■ **SHORT TASK**:
Scan the lines below for the word "Blender". Copy each line you find it in.

(Modeling code records)
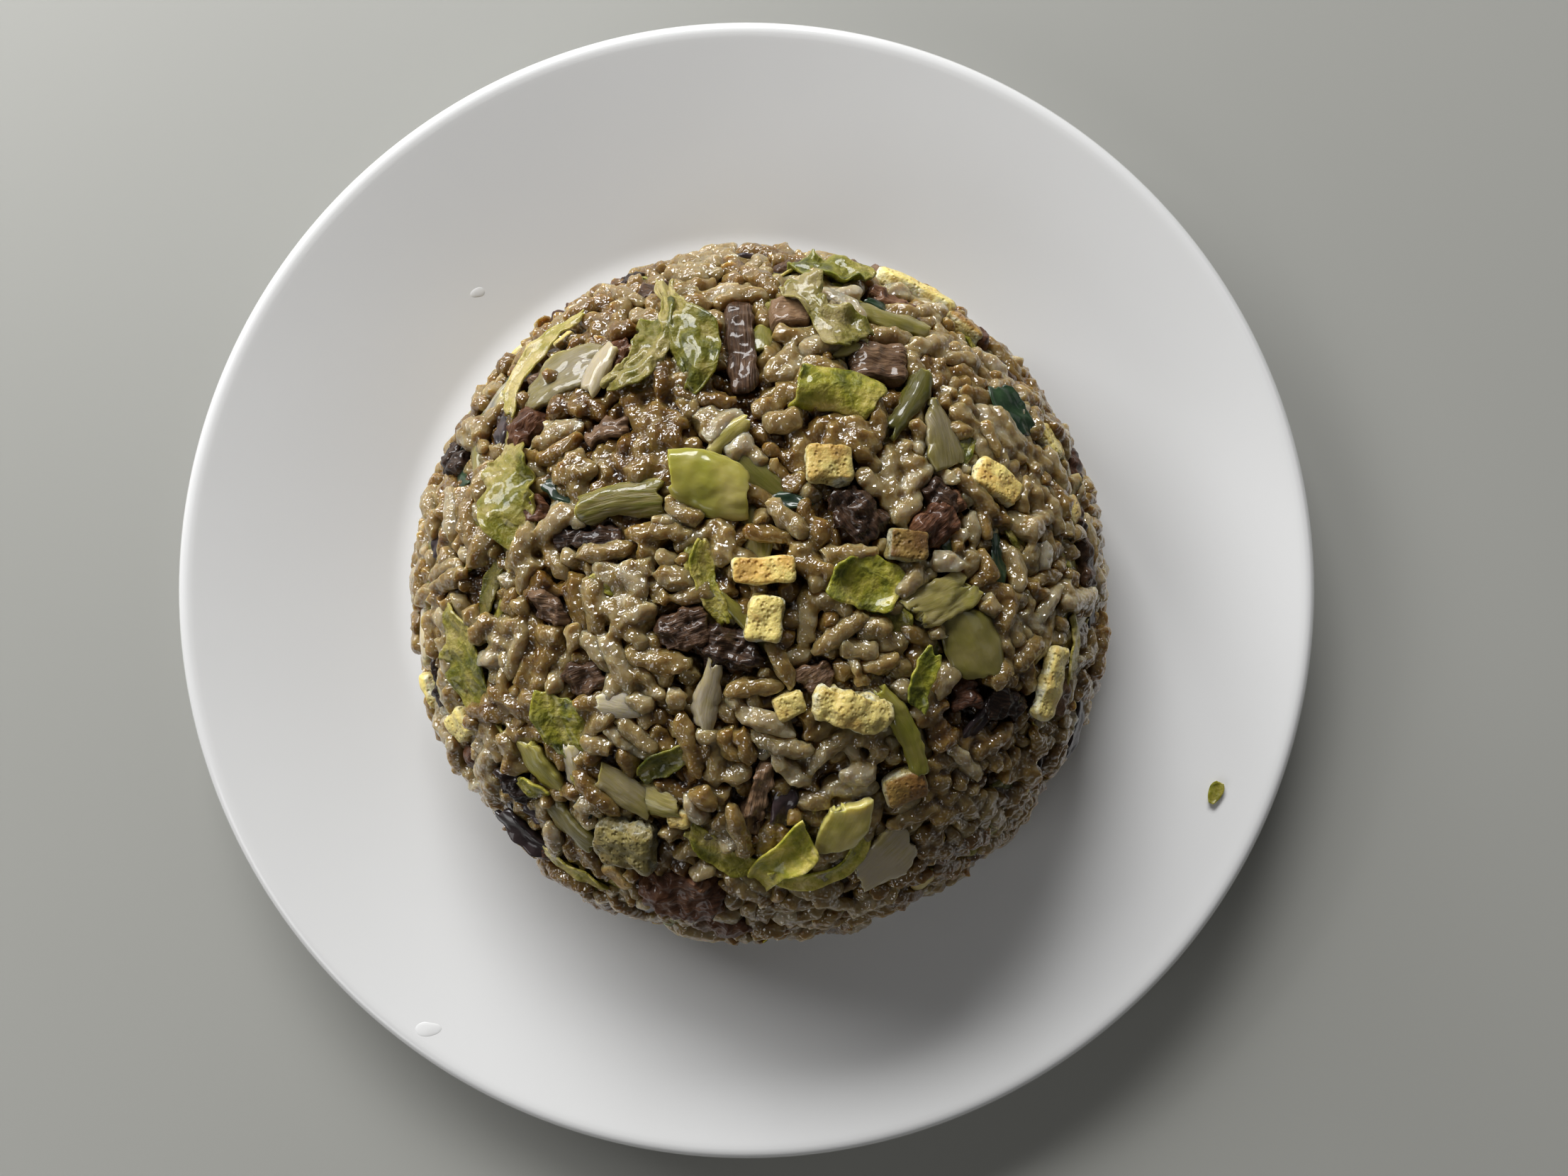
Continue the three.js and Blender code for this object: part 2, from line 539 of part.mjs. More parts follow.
// The rice: the core with grains fused on wherever one lies clear of the other pieces.
function riceHeap(pieces) {
  const random = seededRandom(20);
  const spaces = pieces.map(({ space }) => ({ space, box: space.boundingBox() }));
  const crosses = (grain) => {
    const box = grain.boundingBox();
    return spaces.some(
      (other) => boxesMeet(box, other.box) && grain.intersect(other.space).volume() > 0.05,
    );
  };
  const grains = [];
  for (const direction of evenSpots(GRAIN_SPOTS)) {
    const point = domePoint(direction, CORE_DEPTH);
    const normal = domeNormal(point, CORE_DEPTH);
    for (let attempt = 0; attempt < GRAIN_TRIES; attempt++) {
      const length = GRAIN_LENGTH * (0.8 + 0.35 * random()) * (1 - 0.1 * attempt);
      const thickness = GRAIN_THICKNESS * (0.9 + 0.25 * random());
      const ahead = new THREE.Vector3(random() - 0.5, random() - 0.5, random() - 0.5);
      ahead.addScaledVector(normal, -ahead.dot(normal)).normalize();
      ahead.addScaledVector(normal, GRAIN_TILT * (random() - 0.5)).normalize();
      const aside = normal.clone().cross(ahead).normalize();
      const basis = new THREE.Matrix4().makeBasis(ahead, aside, ahead.clone().cross(aside));
      basis.setPosition(point.clone().addScaledVector(normal, GRAIN_RISE + 0.5 * random()));
      const grain = solidFrom(grainGeometry(length, thickness).applyMatrix4(basis));
      if (!crosses(grain)) {
        grains.push(grain);
        break;
      }
    }
  }
  const below = new THREE.BoxGeometry(3 * PLATE_RADIUS, 3 * PLATE_RADIUS, 40);
  let heap = wasm.Manifold.union([core(), ...grains]);
  heap = heap.subtract(solidFrom(below.translate(0, 0, HEAP_BASE - 20)));
  for (const { space } of spaces) heap = heap.subtract(space);
  return largestBody(heap.asOriginal().simplify(HEAP_TOLERANCE));
}

// ---- The whole --------------------------------------------------------------------------------

const pieces = fitPieces();
const friedRicePlate = new THREE.Group();
friedRicePlate.add(meshFrom(plate(), 'plate', FINISHES.porcelain));
friedRicePlate.add(meshFrom(riceHeap(pieces), 'rice_heap', FINISHES.rice));
friedRicePlate.add(meshFrom(rimCrumb(), 'leaf_crumb_on_rim', FINISHES.leaf));
for (const { name, kind, solid } of pieces) {
  friedRicePlate.add(meshFrom(solid, name, FINISHES[kind]));
}

export default friedRicePlate;
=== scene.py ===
import math

import bpy
import numpy as np
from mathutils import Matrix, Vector, kdtree, noise


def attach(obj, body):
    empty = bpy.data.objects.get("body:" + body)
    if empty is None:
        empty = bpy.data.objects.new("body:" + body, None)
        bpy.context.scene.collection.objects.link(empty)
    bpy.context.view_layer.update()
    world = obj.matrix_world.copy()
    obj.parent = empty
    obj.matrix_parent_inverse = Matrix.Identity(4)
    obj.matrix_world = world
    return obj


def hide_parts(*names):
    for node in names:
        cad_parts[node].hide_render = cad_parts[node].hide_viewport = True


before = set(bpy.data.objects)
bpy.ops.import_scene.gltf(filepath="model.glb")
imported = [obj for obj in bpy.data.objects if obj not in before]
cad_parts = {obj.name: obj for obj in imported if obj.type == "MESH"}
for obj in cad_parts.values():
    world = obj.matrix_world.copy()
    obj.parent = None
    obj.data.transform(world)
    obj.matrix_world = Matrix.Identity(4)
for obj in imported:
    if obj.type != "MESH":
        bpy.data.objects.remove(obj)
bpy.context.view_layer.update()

# ------------------------------------------------------------------------------------------------
# Plate
# White glazed porcelain, 206 mm across: a flat well, a cove, a wide rim that slopes up to a rolled
# edge, and a foot ring underneath. It was thrown from one section, turned round its middle, so a
# Geometry Nodes tree turns that section here.
# ------------------------------------------------------------------------------------------------

MM = 0.001  # sizes are in millimetres, and meshes in metres
PLATE_RADIUS = 103
PLATE_WALL = 4
WELL_RADIUS = 64
WELL_LEVEL = 5
COVE_RADIUS = 12
RIM_SLOPE = 17
FOOT_RADIUS = 57
FOOT_WIDTH = 4
FOOT_RISE = 1.6
PLATE_STEPS_ROUND = 257
PLATE_STEPS_ALONG = 240
CLOSING_DISTANCE = 0.01  # points of the turned section nearer than this are one point


def arc(r, z, radius, start, stop, steps):
    """Points of an arc in the plate's section, from one angle to another in degrees."""
    angles = np.radians(np.linspace(start, stop, steps + 1))
    return [(r + radius * math.cos(a), z + radius * math.sin(a)) for a in angles]


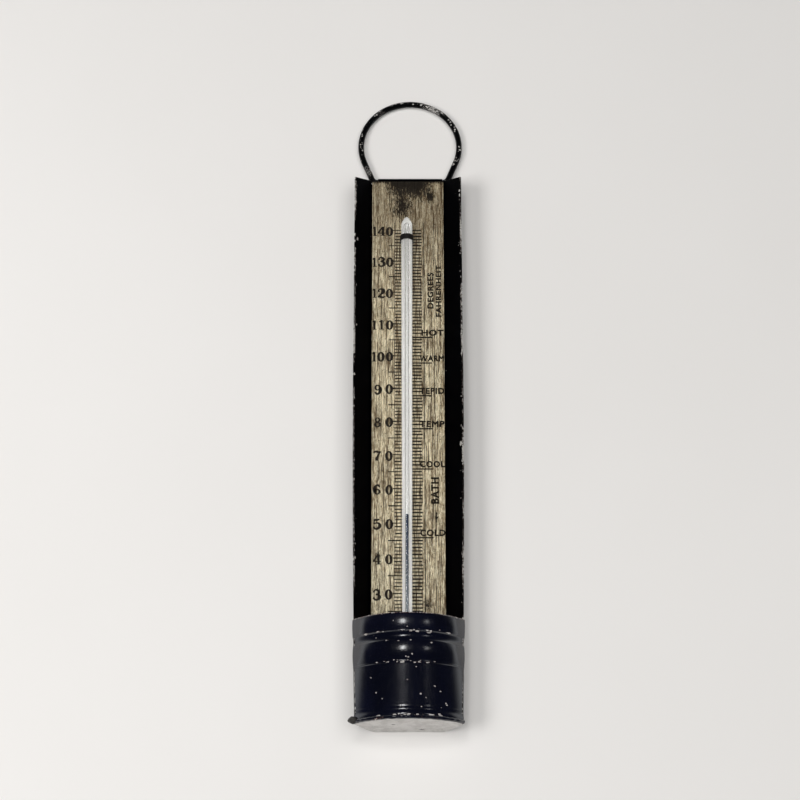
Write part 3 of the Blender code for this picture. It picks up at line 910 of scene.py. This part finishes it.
def make_degree_marks():
    """Degree marks on both sides of the tube, lines down their ends, and an arrow."""
    luck = random.Random(11)
    worded = {degrees for _, degrees in WORDS}
    outlines = []
    for degrees in range(24, 141):
        y = degree_y(degrees)
        tall = degrees % 5 == 0
        start = FIVES_X if tall and degrees % 10 else LADDER_LEFT[0] - (TEN_EXTRA if tall else 0.0)
        width = luck.uniform(0.46, 0.64)
        outlines.append(bar(start + luck.uniform(-0.2, 0.2), LADDER_LEFT[1], y, width))
        end = WORD_LINE_X if degrees in worded else LADDER_RIGHT[1]
        drop = 0.35 if degrees in worded else 0.0
        y_right = y - drop + luck.uniform(-0.08, 0.08)
        end += luck.uniform(-0.3, 0.2)
        outlines.append(bar(LADDER_RIGHT[0], end, y_right, luck.uniform(0.56, 0.78)))
    stamp("degree_marks", outlines)
    lines = []
    for x, width in ((LADDER_LEFT[0] - 0.25, 0.2), (LADDER_RIGHT[1] + 0.9, 0.34), (12.0, 0.18)):
        lines.append(block(x, x + width, PLATE_LOW.y + 1, MARK_140_Y + 4.0))
    stamp("scribed_lines", lines)
    x, y = 12.6, degree_y(51.5)
    shaft = [(x - 0.25, y - 2.2), (x + 0.25, y - 2.2), (x + 0.3, y + 2.6), (x - 0.3, y + 2.6)]
    point = [(x - 0.9, y + 0.9), (x, y - 1.4), (x + 0.9, y + 0.9), (x, y + 0.4)]
    stamp("arrow_mark", [shaft, point])


LETTER_SPREAD = 0.042  # as a share of the letters' size


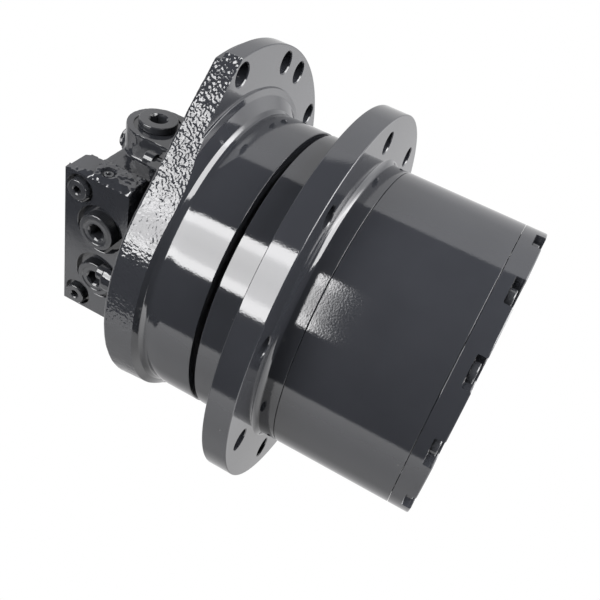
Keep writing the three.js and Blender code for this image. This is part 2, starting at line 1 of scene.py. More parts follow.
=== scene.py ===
"""Looks of a track-drive hydraulic motor: enamelled castings, plugs and screws around the CAD frame."""
import itertools
import json
import math

import bmesh
import bpy
import numpy as np
from mathutils import Matrix, Vector


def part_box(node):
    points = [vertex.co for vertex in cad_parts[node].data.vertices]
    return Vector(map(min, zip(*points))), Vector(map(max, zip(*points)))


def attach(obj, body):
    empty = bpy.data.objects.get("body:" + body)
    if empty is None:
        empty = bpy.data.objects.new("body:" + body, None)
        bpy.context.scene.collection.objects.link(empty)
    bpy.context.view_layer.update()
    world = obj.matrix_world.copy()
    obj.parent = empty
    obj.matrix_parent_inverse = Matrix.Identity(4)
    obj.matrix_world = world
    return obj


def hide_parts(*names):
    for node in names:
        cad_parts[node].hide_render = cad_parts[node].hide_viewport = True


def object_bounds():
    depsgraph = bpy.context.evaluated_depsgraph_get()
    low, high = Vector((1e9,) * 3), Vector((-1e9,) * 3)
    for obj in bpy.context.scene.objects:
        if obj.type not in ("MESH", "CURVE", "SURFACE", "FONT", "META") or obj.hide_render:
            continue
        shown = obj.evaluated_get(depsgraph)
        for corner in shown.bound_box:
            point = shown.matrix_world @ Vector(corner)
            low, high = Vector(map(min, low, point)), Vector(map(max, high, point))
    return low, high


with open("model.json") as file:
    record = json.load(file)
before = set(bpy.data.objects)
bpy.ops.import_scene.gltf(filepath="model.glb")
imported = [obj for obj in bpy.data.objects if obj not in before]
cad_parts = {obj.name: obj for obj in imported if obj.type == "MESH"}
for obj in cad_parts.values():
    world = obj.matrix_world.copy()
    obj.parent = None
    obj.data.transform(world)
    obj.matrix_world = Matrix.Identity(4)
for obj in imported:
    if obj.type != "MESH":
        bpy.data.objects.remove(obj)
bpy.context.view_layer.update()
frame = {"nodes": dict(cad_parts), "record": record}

MM = 0.001
TAU = 2 * math.pi
SIDES = 240
AXES = "xyz"

# Places read from the frame, in millimetres -------------------------------------


def span(node, axis):
    low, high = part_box(node)
    index = AXES.index(axis)
    return low[index] / MM, high[index] / MM


def centre(node, axes):
    """Middle of a CAD node's box along each of the named axes."""
    low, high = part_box(node)
    return tuple((low[k] + high[k]) / 2 / MM for k in map(AXES.index, axes))


FLANGE_PROUD_BACK, TENON_END = span("spindle", "x")
FLANGE_RIM = span("spindle", "z")[1]
HUB_START, HUB_END = span("hub_housing", "x")
SPROCKET_RADIUS = span("hub_housing", "z")[1]
CASE_START, CASE_END = span("ring_gear", "x")
CASE_RADIUS = span("ring_gear", "y")[1]
SPIGOT_START, COVER_END = span("end_cover", "x")
PLATE_LEFT, MATING_FACE = span("valve_body", "x")
GAP = 0.3
COVER_SEAM = CASE_END + GAP / 2
COVER_FACE = COVER_SEAM + GAP / 2

# Frame flange and spindle, as in the CAD
FLANGE_FRONT = 11
PROUD_RADIUS = 111
PAD_BACK, PAD_RADIUS = -4.2, 137.5
FRAME_HOLE_CIRCLE = 129.5
FRAME_HOLE_RADIUS = 7.5
FRAME_HOLE_TURNS = [92.4, 64.9, 52, 25.4, 2.4, -20.6, -47.2, -60.1, -87.6]
UPPER_FLAT = 137.8
LOWER_FLAT = 227
FACE_RADIUS = 113.3
LEDGE_RADIUS = 112.7
CONE_START, CONE_RADIUS = 13.3, 108.3
NECK_END, NECK_RADIUS = 18, 100.6
GROOVE_PLACE, GROOVE_RADIUS = 21, 98.3
CUT_TURNS = (91, 272)
BARREL_START, BARREL_END, BARREL_RADIUS = 28, 53.6, 99.3
SEAL_OUTER = 90
SEAL_INNER = 74
SEAL_FLOOR = 47

# Inside of the spindle: bores from the valve side to the tenon
MOTOR_BORE = 66
CHAMBER_BORE, CHAMBER_START, CHAMBER_END = 58, 17.3, 46
BRAKE_BORE, BRAKE_END = 50, 56
SHAFT_BORE, BEARING_BORE, BEARING_START = 17, 22, 84
NOSE_RADIUS, NOSE_END = 58, 104
TENON_RADIUS = 34

# Sprocket flange
SPROCKET_START, SPROCKET_END = 82.8, 99.4
SPROCKET_HOLE_CIRCLE = 114
SPROCKET_HOLE_RADIUS = 7
SPROCKET_HOLES = 9
SPROCKET_FIRST_TURN = 78.9
HUB_BORE = 76

# Valve block
PLATE_FRONT, PLATE_RIGHT, PLATE_BACK, PLATE_HALF = -60.6, -22.5, -38.5, 54
CASTING = {"left": -59, "back": 48, "half": 53.6, "corner": 9}
BOSS = {"x": -44, "y": -2, "radius": 20.2, "top": 71, "foot": 30, "right": -10}
SIDE_PORT = {"radius": 9.5, "face": -65.2, "foot": -49}
PAD_RISE = 4
SCREW_LIFT = 2.2
MOUNTING_DISC = 62
LUG_CIRCLE = 77
LUG_RADIUS = 9.5
LUG_FACE = -22
SEAT_DEPTH = 3
BLOCK_SCREWS = 6
COVER_SCREWS = 12


def polar(radius, degrees):
    return radius * math.cos(math.radians(degrees)), radius * math.sin(math.radians(degrees))


# Mesh helpers -------------------------------------------------------------------


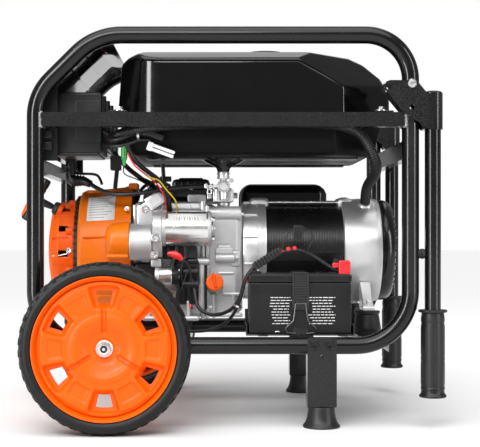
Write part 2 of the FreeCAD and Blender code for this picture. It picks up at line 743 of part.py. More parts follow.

■ **RESULT OF THE TASK**:
Continue the three.js and Blender code for this object: part 2, from line 539 of part.mjs. More parts follow.
Write part 3 of the Blender code for this picture. It picks up at line 910 of scene.py. This part finishes it.
Keep writing the three.js and Blender code for this image. This is part 2, starting at line 1 of scene.py. More parts follow.
Write part 2 of the FreeCAD and Blender code for this picture. It picks up at line 743 of part.py. More parts follow.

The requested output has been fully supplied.